**INSTRUCTIONS TO FOLLOW**:
From the listing below, extract every line in which the word "joints" appears.

**GIVEN MATERIAL**:
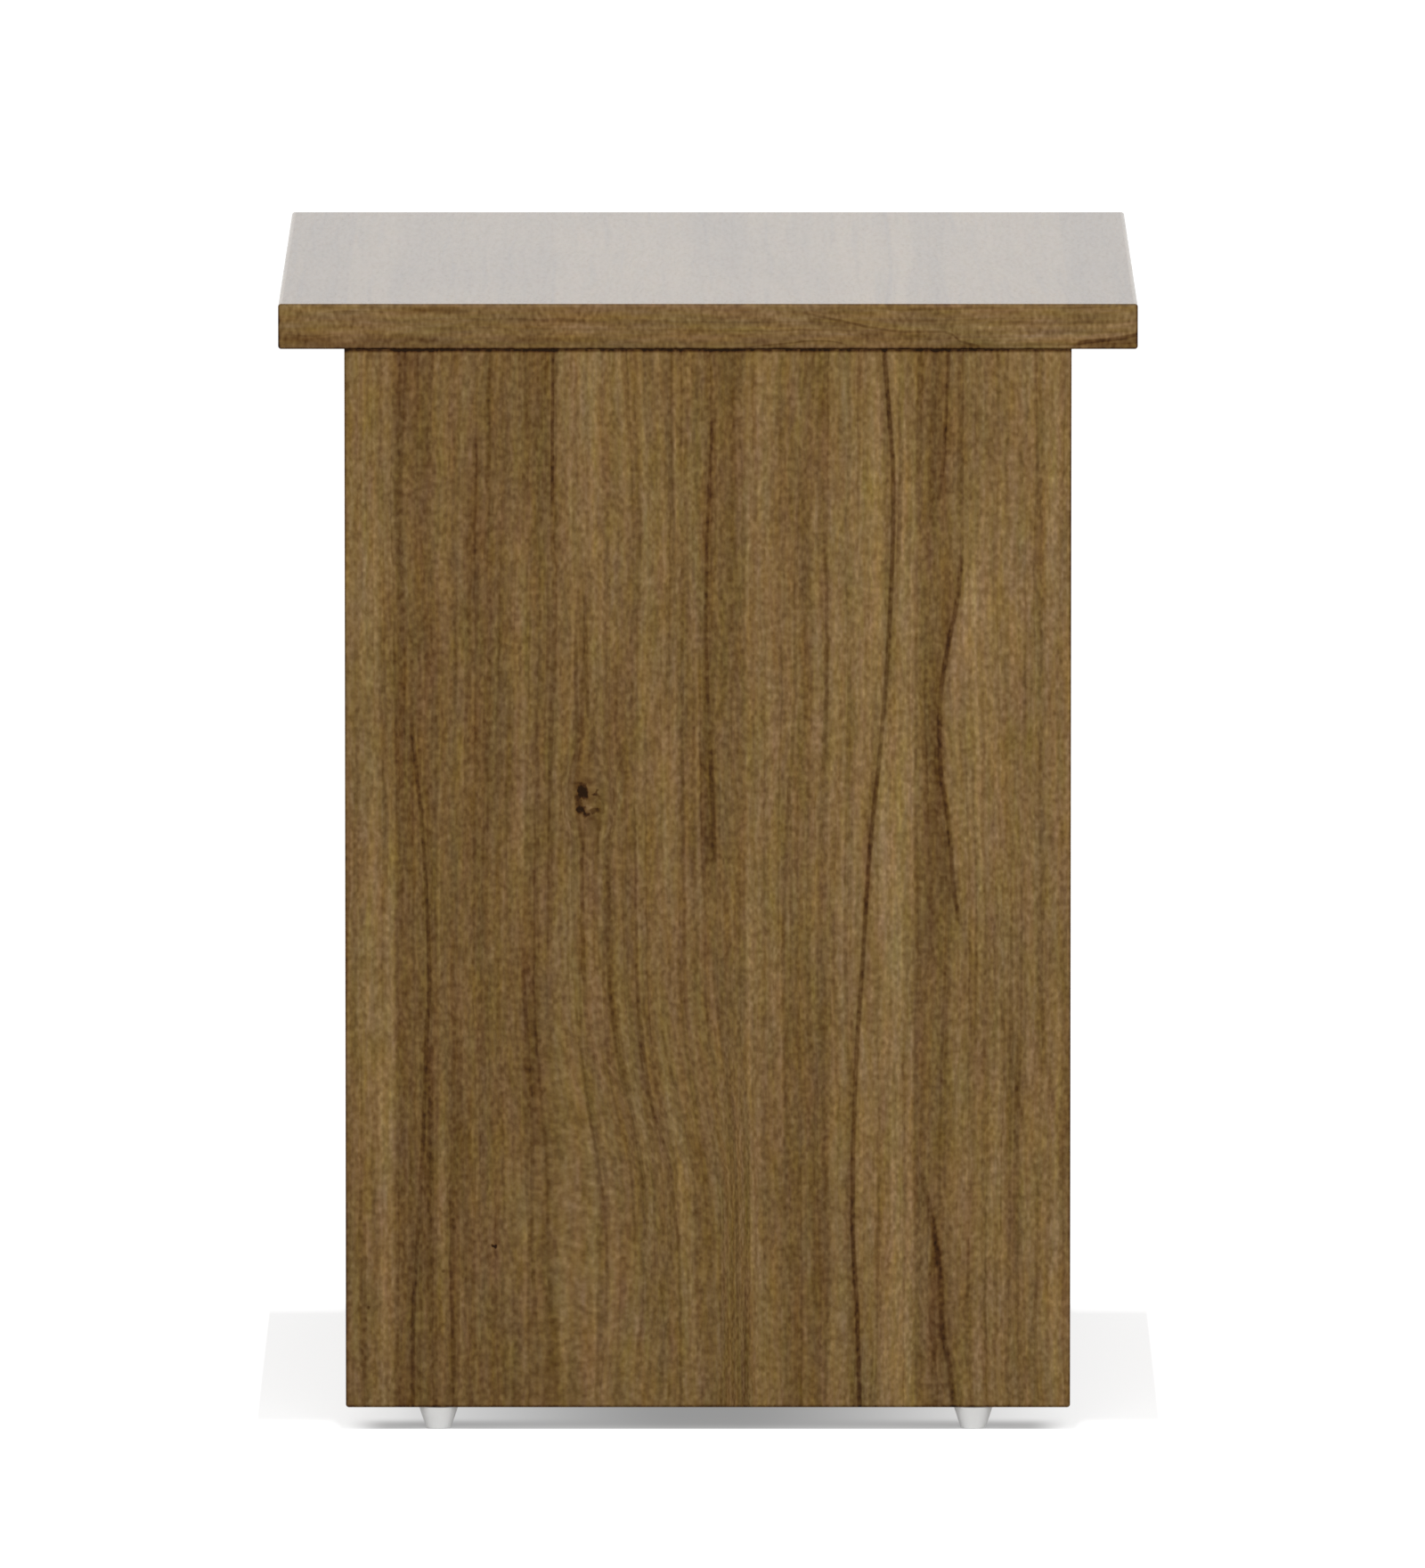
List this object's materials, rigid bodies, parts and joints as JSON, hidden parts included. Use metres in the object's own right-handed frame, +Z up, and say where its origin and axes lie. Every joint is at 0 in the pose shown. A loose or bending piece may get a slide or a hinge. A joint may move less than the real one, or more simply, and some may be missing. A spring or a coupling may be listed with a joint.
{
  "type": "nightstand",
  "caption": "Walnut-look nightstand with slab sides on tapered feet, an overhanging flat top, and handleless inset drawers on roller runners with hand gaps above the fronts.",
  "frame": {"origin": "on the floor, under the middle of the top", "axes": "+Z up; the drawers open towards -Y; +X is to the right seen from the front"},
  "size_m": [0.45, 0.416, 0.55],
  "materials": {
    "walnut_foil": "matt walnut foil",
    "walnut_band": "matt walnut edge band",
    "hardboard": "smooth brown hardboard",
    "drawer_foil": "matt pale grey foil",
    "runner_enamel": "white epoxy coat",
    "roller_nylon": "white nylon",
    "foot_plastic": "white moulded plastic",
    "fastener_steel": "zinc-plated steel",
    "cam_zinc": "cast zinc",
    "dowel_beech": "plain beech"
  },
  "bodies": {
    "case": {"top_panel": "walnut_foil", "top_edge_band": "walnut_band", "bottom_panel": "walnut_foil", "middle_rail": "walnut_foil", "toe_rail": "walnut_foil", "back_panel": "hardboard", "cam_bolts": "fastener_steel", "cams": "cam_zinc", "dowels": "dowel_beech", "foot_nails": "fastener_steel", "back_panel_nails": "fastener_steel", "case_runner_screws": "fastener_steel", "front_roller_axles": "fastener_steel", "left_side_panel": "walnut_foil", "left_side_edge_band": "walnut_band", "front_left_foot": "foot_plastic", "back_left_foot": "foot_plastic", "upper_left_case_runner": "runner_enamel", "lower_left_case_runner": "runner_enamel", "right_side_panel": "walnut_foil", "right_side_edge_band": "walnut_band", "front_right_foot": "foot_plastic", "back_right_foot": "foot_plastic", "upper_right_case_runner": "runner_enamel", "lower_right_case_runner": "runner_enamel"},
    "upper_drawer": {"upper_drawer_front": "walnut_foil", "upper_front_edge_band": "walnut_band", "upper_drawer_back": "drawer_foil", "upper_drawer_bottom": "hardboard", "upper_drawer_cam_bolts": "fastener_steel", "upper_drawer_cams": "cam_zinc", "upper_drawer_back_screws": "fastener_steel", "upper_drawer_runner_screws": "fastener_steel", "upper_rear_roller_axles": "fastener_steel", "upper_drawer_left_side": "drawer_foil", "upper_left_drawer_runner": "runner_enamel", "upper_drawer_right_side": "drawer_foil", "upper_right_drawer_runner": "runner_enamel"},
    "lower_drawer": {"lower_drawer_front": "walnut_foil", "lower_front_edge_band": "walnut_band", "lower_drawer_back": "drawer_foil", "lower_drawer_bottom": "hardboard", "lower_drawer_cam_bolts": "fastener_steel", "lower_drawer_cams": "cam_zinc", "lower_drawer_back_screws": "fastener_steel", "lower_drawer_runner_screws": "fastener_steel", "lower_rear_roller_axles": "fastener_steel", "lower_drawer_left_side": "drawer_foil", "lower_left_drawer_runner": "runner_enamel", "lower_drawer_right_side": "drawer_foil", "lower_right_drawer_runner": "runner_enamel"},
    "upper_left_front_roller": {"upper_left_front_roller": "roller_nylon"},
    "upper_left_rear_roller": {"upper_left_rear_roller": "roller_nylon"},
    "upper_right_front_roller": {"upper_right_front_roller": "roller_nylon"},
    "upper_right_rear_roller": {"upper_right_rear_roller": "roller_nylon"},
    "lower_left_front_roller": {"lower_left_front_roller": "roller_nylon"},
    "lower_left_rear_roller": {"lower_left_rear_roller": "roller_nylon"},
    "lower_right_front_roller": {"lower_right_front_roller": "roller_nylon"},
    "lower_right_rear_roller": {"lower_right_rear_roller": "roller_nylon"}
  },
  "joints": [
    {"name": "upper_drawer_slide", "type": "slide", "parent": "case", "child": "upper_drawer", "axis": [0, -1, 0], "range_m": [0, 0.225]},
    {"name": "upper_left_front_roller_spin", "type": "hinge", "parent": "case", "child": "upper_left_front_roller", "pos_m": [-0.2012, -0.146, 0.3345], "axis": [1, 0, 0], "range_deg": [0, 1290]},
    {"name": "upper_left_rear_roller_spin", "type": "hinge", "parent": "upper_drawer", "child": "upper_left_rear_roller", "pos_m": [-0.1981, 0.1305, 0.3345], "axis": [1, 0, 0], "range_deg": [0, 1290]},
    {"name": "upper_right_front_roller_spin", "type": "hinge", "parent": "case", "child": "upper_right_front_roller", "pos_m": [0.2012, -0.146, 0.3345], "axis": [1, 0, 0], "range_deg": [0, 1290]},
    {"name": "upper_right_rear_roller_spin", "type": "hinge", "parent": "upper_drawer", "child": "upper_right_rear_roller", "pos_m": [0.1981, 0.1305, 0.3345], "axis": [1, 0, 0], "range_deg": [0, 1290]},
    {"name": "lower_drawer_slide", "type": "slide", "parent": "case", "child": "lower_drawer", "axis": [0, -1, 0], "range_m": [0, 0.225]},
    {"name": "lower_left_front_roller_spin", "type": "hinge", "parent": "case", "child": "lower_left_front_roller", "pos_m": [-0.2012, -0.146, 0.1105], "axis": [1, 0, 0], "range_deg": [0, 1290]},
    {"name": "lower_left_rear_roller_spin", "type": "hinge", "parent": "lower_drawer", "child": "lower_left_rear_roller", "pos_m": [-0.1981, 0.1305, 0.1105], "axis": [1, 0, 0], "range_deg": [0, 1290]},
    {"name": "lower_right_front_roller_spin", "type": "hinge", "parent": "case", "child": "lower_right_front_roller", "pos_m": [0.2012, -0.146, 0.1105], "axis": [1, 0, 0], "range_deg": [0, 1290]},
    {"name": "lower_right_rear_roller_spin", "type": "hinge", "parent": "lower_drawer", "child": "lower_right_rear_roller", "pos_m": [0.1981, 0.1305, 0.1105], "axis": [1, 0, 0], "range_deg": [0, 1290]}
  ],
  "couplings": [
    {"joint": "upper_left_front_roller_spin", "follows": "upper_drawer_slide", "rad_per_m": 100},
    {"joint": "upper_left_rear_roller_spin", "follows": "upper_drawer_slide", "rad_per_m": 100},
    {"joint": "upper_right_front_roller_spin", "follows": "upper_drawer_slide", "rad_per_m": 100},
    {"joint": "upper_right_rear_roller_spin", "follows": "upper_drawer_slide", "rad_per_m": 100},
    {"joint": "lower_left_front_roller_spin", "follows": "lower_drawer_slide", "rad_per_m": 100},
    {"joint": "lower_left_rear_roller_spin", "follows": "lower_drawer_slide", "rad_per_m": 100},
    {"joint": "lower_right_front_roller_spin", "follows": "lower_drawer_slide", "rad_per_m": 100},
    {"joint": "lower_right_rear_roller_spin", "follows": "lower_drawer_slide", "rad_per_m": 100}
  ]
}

**PROBLEM SOLUTION**:
List this object's materials, rigid bodies, parts and joints as JSON, hidden parts included. Use metres in the object's own right-handed frame, +Z up, and say where its origin and axes lie. Every joint is at 0 in the pose shown. A loose or bending piece may get a slide or a hinge. A joint may move less than the real one, or more simply, and some may be missing. A spring or a coupling may be listed with a joint.
  "joints": [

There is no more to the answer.